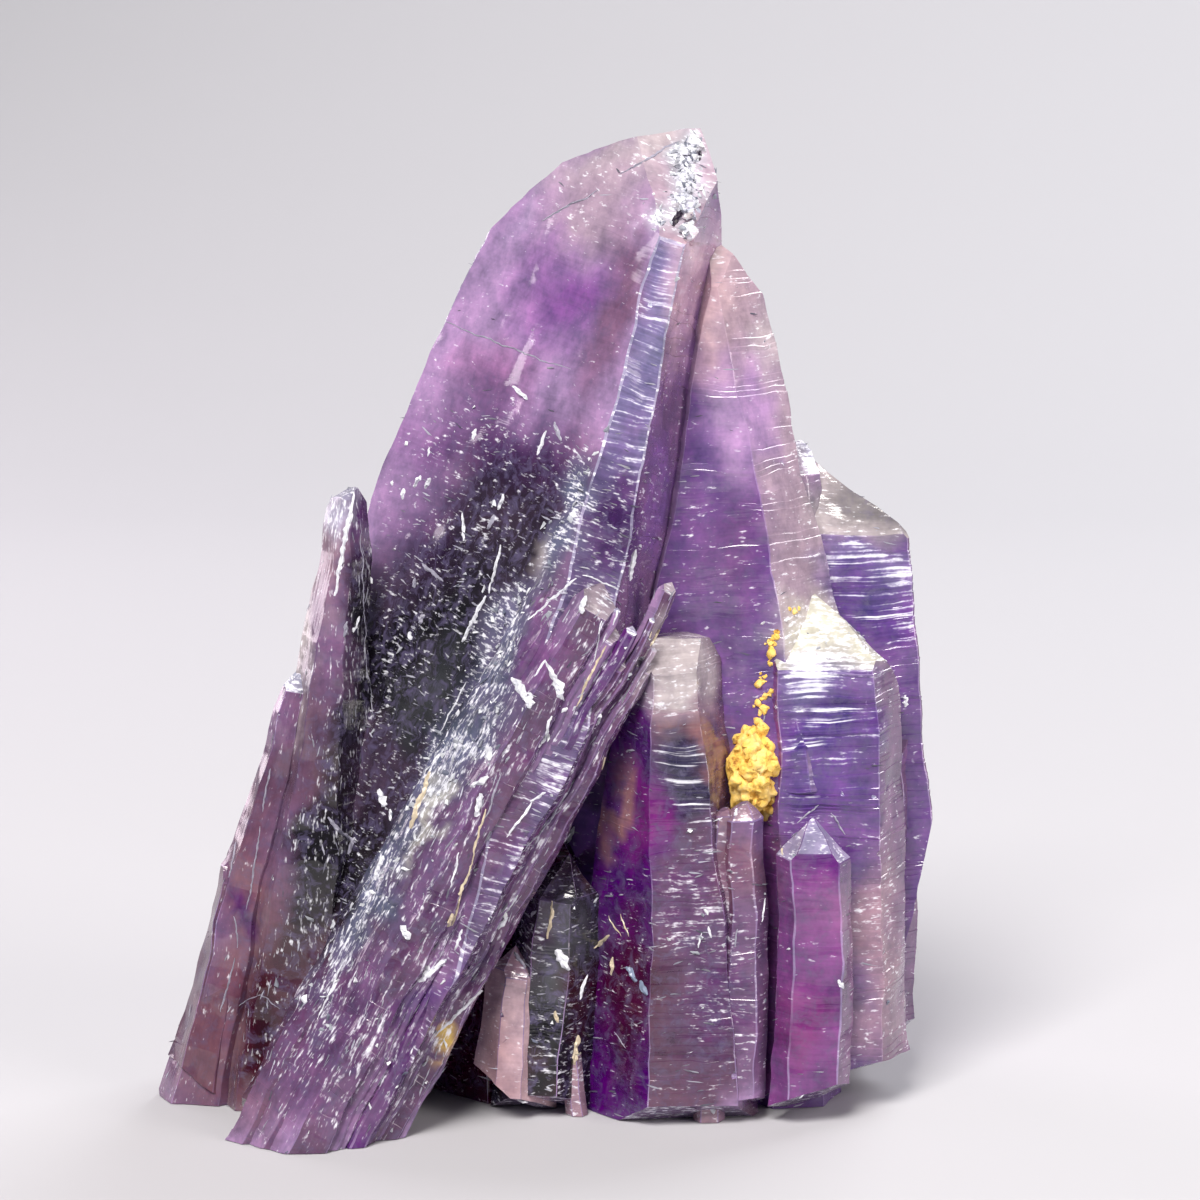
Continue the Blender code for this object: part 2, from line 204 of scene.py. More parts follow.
@dataclass(frozen=True)
class Crystal:
    """A quartz crystal: six walls closing in a little towards a pyramid of end faces.

    Attributes:
        name: what it is called, which also seeds its random values.
        tip: where the end faces with no raise meet.
        walls: distance of each wall from the axis at the tip's level, wall 0 first, towards +X.
        lean: from upright towards +X.
        back: from upright towards +Y.
        turn: direction of wall 0, from -Y towards +X.
        taper: how much each wall closes in towards the tip.
        raises: how far above the tip each end face crosses the axis.
        trims: worn or broken faces.
        ledges: the growth ledges.
        tints: what each wall shows.
        end: what the end faces show.
        streaks: which way the fine growth lines run.
        edge: width of the worn strip along each edge.
        worn: what that strip shows.
        unevenness: how far the walls swell and sink.
        buried: the depth below the tip where it ends inside its neighbours, or 0 if it reaches the base.
    """

    name: str
    tip: Spot
    walls: Six
    lean: float = 0.0
    back: float = 0.0
    turn: float = 0.0
    taper: Six = (2.0,) * WALLS
    raises: Six = (0.0,) * WALLS
    trims: tuple[Trim, ...] = ()
    ledges: Ledges = Ledges()
    tints: tuple[Tint, ...] = (Tint.VIOLET,) * WALLS
    end: Tint = Tint.LILAC
    streaks: Streaks = Streaks.ACROSS
    edge: float = 0.03
    worn: Tint = Tint.EDGE
    unevenness: float = 0.025
    buried: float = 0.0

    COLUMN = 1.1  # the width of a wall's faces
    ROW = 1.6  # their greatest height
    LIP = 0.035  # the height of a ledge's upper side
    FIRST_LEDGE = 0.15  # its depth below the tip
    GAPS = (0.35, 1.65)  # the distances between ledges, for their mean distance
    REACHES = (0.15, 1.0)  # how far ledges stand out, for their wall's reach, before the skew
    REACH_SKEW = 1.5
    SPARE = 1.0  # how far the grid runs past the ledges and above the end faces
    ROOM = 3.0  # what the tapers may add to the widest wall's distance
    SLOPE = 0.15  # how much deeper a foot may lie than the lean alone makes it, for that distance

    def frame(self) -> Matrix:
        """Turns the crystal's own frame upright to its lean, with its tip in place."""
        leaning = Matrix.Rotation(radians(self.lean), 4, "Y") @ Matrix.Rotation(radians(-self.back), 4, "X")
        return Matrix.Translation(self.tip) @ leaning

    def directions(self) -> list[tuple[Vector, Vector]]:
        """Each wall's outward direction and the direction along it, in the crystal's own frame."""
        angles = [radians(self.turn + WALL_STEP * wall) for wall in range(WALLS)]
        return [(Vector((sin(a), -cos(a), 0.0)), Vector((cos(a), sin(a), 0.0))) for a in angles]

    def length(self) -> float:
        """The depth below the tip at which the crystal has passed the base, or ends inside another."""
        if self.buried:
            return self.buried
        upright = cos(radians(self.lean)) * cos(radians(self.back))
        widest = max(self.walls) + self.ROOM
        return (self.tip[2] + BELOW_BASE) / upright + widest * (1.0 - upright + self.SLOPE)

    def levels(self, chance: random.Random) -> list[Pair]:
        """The depths of the crystal's sections.

        Args:
            chance: where its random values come from.

        Returns:
            Pairs of a depth and how far the ledges stand out there, from 0 to 1.
        """
        top, bottom = -max(self.raises) - self.SPARE, self.length()
        found = [(top, 0.0)]
        ledges = self.ledges
        depth = self.FIRST_LEDGE
        while ledges.spacing and depth < min(ledges.end, bottom - self.SPARE):
            found += [(depth, 0.0), (depth + self.LIP, chance.uniform(*self.REACHES) ** self.REACH_SKEW)]
            depth += ledges.spacing * chance.uniform(*self.GAPS)
        found.append((bottom, 0.0))
        filled = [found[0]]
        for before, after in zip(found, found[1:]):
            parts = ceil((after[0] - before[0]) / self.ROW)
            for part in range(1, parts + 1):
                share = part / parts
                filled.append(tuple(a + (b - a) * share for a, b in zip(before, after)))
        return filled

    def corners(self, depth: float) -> list[Pair]:
        """Where each wall starts and ends along its own direction at a depth.

        Args:
            depth: how far below the tip.

        Returns:
            The two ends for each wall.
        """
        reach = [wall + depth * tan(radians(taper)) for wall, taper in zip(self.walls, self.taper)]
        half, step = 1.0 / sin(radians(WALL_STEP)), cos(radians(WALL_STEP))
        found = []
        for wall in range(WALLS):
            before, after = reach[wall - 1], reach[(wall + 1) % WALLS]
            start = -(before - reach[wall] * step) * half
            finish = (after - reach[wall] * step) * half
            found.append((start, finish) if finish > start else ((start + finish) / 2,) * 2)
        return found


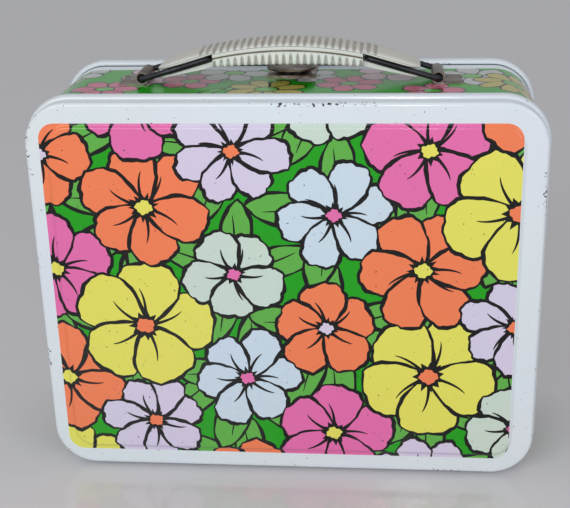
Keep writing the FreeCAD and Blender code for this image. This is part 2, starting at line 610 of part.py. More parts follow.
rest_angle = math.radians(size("wire_rest_angle"))
slot_rest_x = size("bracket_x") - wire_length * math.cos(rest_angle)
slot_rest_z = size("loop_radius") - size("band_step") + wire_length * math.sin(rest_angle)


def slot_z(x, offset=0.0):
    """Height of the wire slot's middle line above the panel top, or of a line beside it."""
    return slot_rest_z - math.tan(rest_angle) * (x - slot_rest_x) + offset


def profile_pad(body, name, edges, half_width):
    """A pad, symmetric about the middle plane, of a closed profile of lines and arcs in XZ.

    Each edge is a list of two points for a line or three for an arc; heights are above the panel top.
    """
    sketch = sketch_on(body, name + "_outline", "XZ_Plane",
                       ("0", "Sizes.bead_proud + Sizes.panel_height", "0"))
    for edge in edges:
        points = [Vector(x, z, 0) for x, z in edge]
        sketch.addGeometry(Part.Arc(*points) if len(points) == 3 else Part.LineSegment(*points), False)
    count = len(edges)
    for index, edge in enumerate(edges):
        join_ends(sketch, index, (index + 1) % count, Vector(*edge[-1], 0))
    return pad(body, name, sketch, f"2 * {half_width}", middle=True)


def chain(points):
    """Line edges through the points."""
    return [[first, last] for first, last in zip(points, points[1:])]


end_x, middle_x, tongue_x = size("grip_half_length"), size("middle_half_length"), size("tongue_half_length")
seam = size("grip_rise") - size("seam_drop")
slot_in, slot_out = slot_rest_x - size("slot_spare"), tongue_x - size("slot_end_wall")
roof, floor, clearance = size("slot_roof"), size("slot_floor"), size("shell_clearance")


def mirrored(points):
    """The points on the other side of the middle, in the opposite order."""
    return [(-x, z) for x, z in reversed(points)]


upper = sub_part("PartDesign::Body", "grip_upper")
crown_end = (end_x, arch(end_x, size("grip_rise")))
right = [crown_end, (end_x, slot_z(end_x, roof)), (slot_in, slot_z(slot_in, roof)),
         (middle_x, arch(middle_x, seam))]
left = mirrored(right)
profile_pad(upper, "grip_upper_shell",
            [[left[-1], (0, size("grip_rise")), crown_end]] + chain(right)
            + [[right[-1], (0, seam), left[0]]] + chain(left),
            "Sizes.grip_half_width")

lower = sub_part("PartDesign::Body", "grip_lower")
side_wall = [(middle_x, arch(middle_x, seam)), (middle_x, size("lower_end_rise"))]
other_wall = mirrored(side_wall)
profile_pad(lower, "grip_lower_middle",
            chain(side_wall) + [[side_wall[-1], (0, size("lower_rise")), other_wall[0]]]
            + chain(other_wall) + [[other_wall[-1], (0, seam), side_wall[0]]],
            "(Sizes.grip_half_width - Sizes.lower_inset)")
root_x = middle_x - size("tongue_overlap")
tongue = [(root_x, arch(root_x, seam) - clearance), (root_x, size("lower_rise") - clearance),
          (middle_x, size("lower_end_rise")), (size("tongue_root"), size("tongue_root_rise")),
          (tongue_x, size("tongue_rise")), (tongue_x, slot_z(tongue_x, roof - clearance)),
          (slot_out, slot_z(slot_out, roof - clearance)), (slot_out, slot_z(slot_out, -floor)),
          (slot_in, slot_z(slot_in, -floor)), (slot_in, slot_z(slot_in, roof - clearance)),
          (middle_x, arch(middle_x, seam) - clearance)]
for name, corners in (("left", mirrored(tongue)), ("right", tongue)):
    profile_pad(lower, f"grip_tongue_{name}", chain(corners + corners[:1]), "Sizes.tongue_half_width")

# ---------------------------------------------------------------- check and write
doc.recompute()
for item in doc.Objects:
    if {"Invalid", "Error"} & set(item.State):
        raise RuntimeError(f"{item.Label} failed: {item.State}")
os.makedirs("parts", exist_ok=True)
for piece in parts:
    shape = piece.Shape
    if shape.isNull() or not shape.isValid():
        raise RuntimeError(f"{piece.Label} is not a valid shape")
    shape.exportStep(f"parts/{piece.Label}.step")
    print(f"{piece.Label:24s} solids {len(shape.Solids):2d} volume {shape.Volume:10.1f}")
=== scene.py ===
import math
import random

import bpy
import numpy as np
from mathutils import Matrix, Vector
from mathutils.geometry import delaunay_2d_cdt


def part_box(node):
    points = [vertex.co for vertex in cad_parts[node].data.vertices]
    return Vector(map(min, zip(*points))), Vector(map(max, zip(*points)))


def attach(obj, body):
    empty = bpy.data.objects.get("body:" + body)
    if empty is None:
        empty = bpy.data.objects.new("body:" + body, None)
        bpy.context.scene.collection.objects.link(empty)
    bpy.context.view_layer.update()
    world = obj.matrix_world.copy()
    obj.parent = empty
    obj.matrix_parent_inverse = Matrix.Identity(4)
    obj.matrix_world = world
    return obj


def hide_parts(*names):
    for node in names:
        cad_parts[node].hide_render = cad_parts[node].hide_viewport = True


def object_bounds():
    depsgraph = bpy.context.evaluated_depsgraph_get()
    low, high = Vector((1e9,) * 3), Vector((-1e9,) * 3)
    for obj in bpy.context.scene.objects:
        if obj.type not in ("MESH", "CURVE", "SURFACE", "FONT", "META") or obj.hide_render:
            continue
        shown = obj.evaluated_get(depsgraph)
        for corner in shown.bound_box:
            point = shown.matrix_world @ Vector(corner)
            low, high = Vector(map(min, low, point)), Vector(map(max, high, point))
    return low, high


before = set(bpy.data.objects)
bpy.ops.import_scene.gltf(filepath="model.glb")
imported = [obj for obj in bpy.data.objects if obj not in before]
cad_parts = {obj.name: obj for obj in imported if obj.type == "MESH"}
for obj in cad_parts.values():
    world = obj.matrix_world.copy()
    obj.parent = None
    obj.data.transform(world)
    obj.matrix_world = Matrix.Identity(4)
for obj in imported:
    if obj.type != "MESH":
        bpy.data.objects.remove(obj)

cad_low, cad_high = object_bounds()

# ==== Studio =====================================================================================
# A pale glossy table top, one large soft lamp high on the left, a weaker one on the right and a
# small lamp beside the camera, which stands a little right of the middle and looks slightly down.
bpy.ops.object.select_all(action="DESELECT")
bpy.ops.object.camera_add(location=(0.04707, -0.51322, 0.29544))
camera = bpy.context.object
camera.rotation_euler = [math.radians(turn) for turn in (68.455, 1.406, 5.163)]
camera.data.sensor_width = 36
camera.data.lens = 73.57
bpy.context.scene.camera = camera

world = bpy.data.worlds.new("room")
bpy.context.scene.world = world
world.use_nodes = True
world.node_tree.nodes["Background"].inputs["Color"].default_value = (0.70, 0.71, 0.73, 1)
world.node_tree.nodes["Background"].inputs["Strength"].default_value = 0.66
bpy.context.scene.view_settings.view_transform = "Standard"


def softbox(name, at, aim, width, height, power):
    """A rectangular lamp that shines at a point."""
    bpy.ops.object.light_add(type="AREA", location=at)
    lamp = bpy.context.object
    lamp.name = name
    lamp.data.shape = "RECTANGLE"
    lamp.data.size, lamp.data.size_y = width, height
    lamp.data.energy = power
    lamp.rotation_euler = (Vector(aim) - Vector(at)).to_track_quat("-Z", "Y").to_euler()


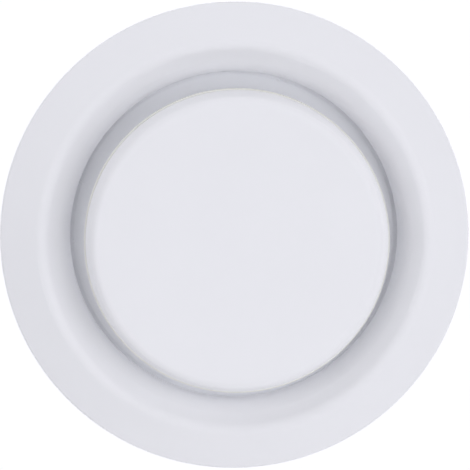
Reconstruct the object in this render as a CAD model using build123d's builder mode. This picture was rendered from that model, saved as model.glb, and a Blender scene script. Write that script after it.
---*---
Task brief => Reproduce verbatim the lines above, from the line with "check and write" through the line with "if empty is".

Task answer =>
# ---------------------------------------------------------------- check and write
doc.recompute()
for item in doc.Objects:
    if {"Invalid", "Error"} & set(item.State):
        raise RuntimeError(f"{item.Label} failed: {item.State}")
os.makedirs("parts", exist_ok=True)
for piece in parts:
    shape = piece.Shape
    if shape.isNull() or not shape.isValid():
        raise RuntimeError(f"{piece.Label} is not a valid shape")
    shape.exportStep(f"parts/{piece.Label}.step")
    print(f"{piece.Label:24s} solids {len(shape.Solids):2d} volume {shape.Volume:10.1f}")
=== scene.py ===
import math
import random

import bpy
import numpy as np
from mathutils import Matrix, Vector
from mathutils.geometry import delaunay_2d_cdt


def part_box(node):
    points = [vertex.co for vertex in cad_parts[node].data.vertices]
    return Vector(map(min, zip(*points))), Vector(map(max, zip(*points)))


def attach(obj, body):
    empty = bpy.data.objects.get("body:" + body)
    if empty is None:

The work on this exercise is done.